The newness means we are not yet sure whether the "portal", the entry point onto the Net, is really working on our behalf giving us as customers the highest quality information available, or whether we are being fed pre-digested information designed to make us buy something. The Net is like the glossy fashion magazines, where it is hard to figure what is an advertisement and what is editorial.

But if companies on the Net can win the trust of users, the value is enormous. Truly independent agents will have customers beating a path to their door, and companies with consumer-friendly policies can create virtual clubs, where their customers can link in mutual admiration. Well, maybe not quite that far, but at least in mutual support. Companies that can generate this are enormously helped by Internet technology.

So success in the next stage of e-commerce will not just depend on finding a catchy name and a new idea for capturing a corner of retailing.

And it certainly won't be enough to run up the banner on a website and hope the fans will flock to buy. The prizes will go to companies that exploit the special characteristics of the Net, in particular those under the second and third heads above: those, say, best at collecting and using customer information and those that manage to create genuine customer clubs.

That must be right as a principle. Just how you put it together is, of course, extremely difficult.

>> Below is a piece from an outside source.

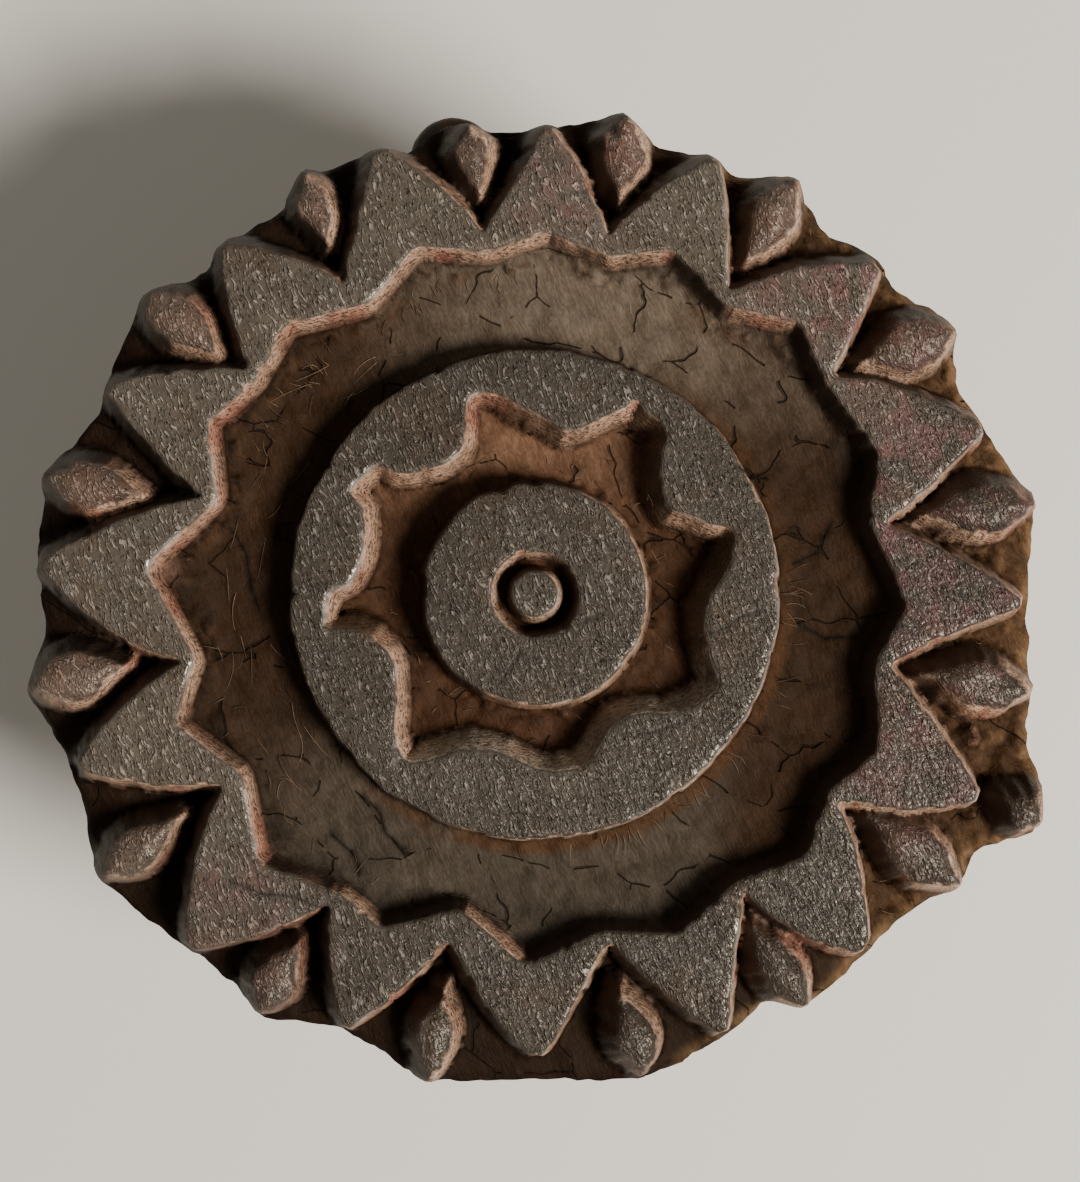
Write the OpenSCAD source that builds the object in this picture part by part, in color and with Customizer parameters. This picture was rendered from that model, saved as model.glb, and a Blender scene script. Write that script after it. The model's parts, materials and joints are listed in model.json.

But while there are really no pointers to success in implementation except "suck it and see", at least we will all learn more in the next few weeks.

This Christmas and New Year will see a string of online experiments, as e-commerce companies try to shout louder than their competitors and established retailers try and fight back with their own e-commerce divisions.

My guess is that come January we will all know a lot more about what works in e-commerce, and what doesn't.